━━━ Data shown
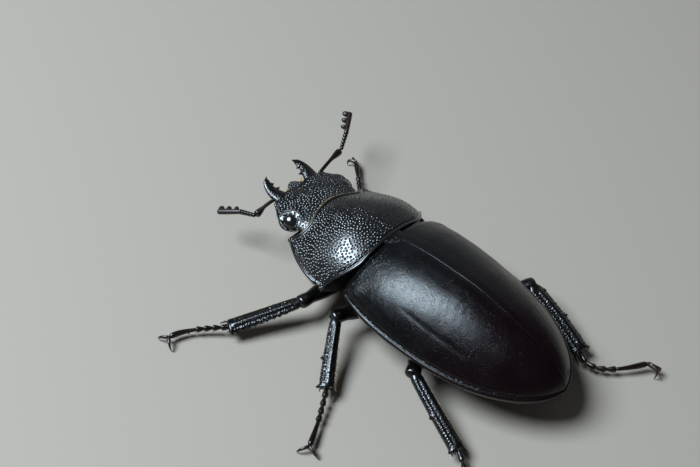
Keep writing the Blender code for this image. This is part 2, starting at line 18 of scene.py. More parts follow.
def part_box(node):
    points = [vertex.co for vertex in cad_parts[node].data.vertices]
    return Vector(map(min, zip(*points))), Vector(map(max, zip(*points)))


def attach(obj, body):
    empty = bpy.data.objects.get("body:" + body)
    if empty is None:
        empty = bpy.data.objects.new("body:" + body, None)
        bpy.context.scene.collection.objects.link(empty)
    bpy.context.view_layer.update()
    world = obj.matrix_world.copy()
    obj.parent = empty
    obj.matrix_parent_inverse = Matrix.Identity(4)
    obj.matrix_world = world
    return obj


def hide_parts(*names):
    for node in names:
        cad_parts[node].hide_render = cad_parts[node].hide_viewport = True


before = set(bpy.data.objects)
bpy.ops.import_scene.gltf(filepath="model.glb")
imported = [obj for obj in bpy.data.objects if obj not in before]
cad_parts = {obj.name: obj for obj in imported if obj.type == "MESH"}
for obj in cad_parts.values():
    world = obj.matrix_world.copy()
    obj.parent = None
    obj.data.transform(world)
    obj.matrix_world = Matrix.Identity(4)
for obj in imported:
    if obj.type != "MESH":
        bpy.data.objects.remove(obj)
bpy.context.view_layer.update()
━━━━━━
[What the task asks]
Produce an exact copy of the whole listing.

[Output for this task]
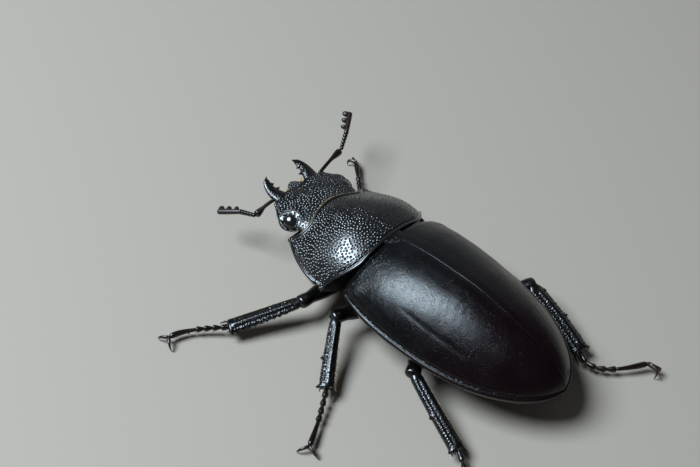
Keep writing the Blender code for this image. This is part 2, starting at line 18 of scene.py. More parts follow.
def part_box(node):
    points = [vertex.co for vertex in cad_parts[node].data.vertices]
    return Vector(map(min, zip(*points))), Vector(map(max, zip(*points)))


def attach(obj, body):
    empty = bpy.data.objects.get("body:" + body)
    if empty is None:
        empty = bpy.data.objects.new("body:" + body, None)
        bpy.context.scene.collection.objects.link(empty)
    bpy.context.view_layer.update()
    world = obj.matrix_world.copy()
    obj.parent = empty
    obj.matrix_parent_inverse = Matrix.Identity(4)
    obj.matrix_world = world
    return obj


def hide_parts(*names):
    for node in names:
        cad_parts[node].hide_render = cad_parts[node].hide_viewport = True


before = set(bpy.data.objects)
bpy.ops.import_scene.gltf(filepath="model.glb")
imported = [obj for obj in bpy.data.objects if obj not in before]
cad_parts = {obj.name: obj for obj in imported if obj.type == "MESH"}
for obj in cad_parts.values():
    world = obj.matrix_world.copy()
    obj.parent = None
    obj.data.transform(world)
    obj.matrix_world = Matrix.Identity(4)
for obj in imported:
    if obj.type != "MESH":
        bpy.data.objects.remove(obj)
bpy.context.view_layer.update()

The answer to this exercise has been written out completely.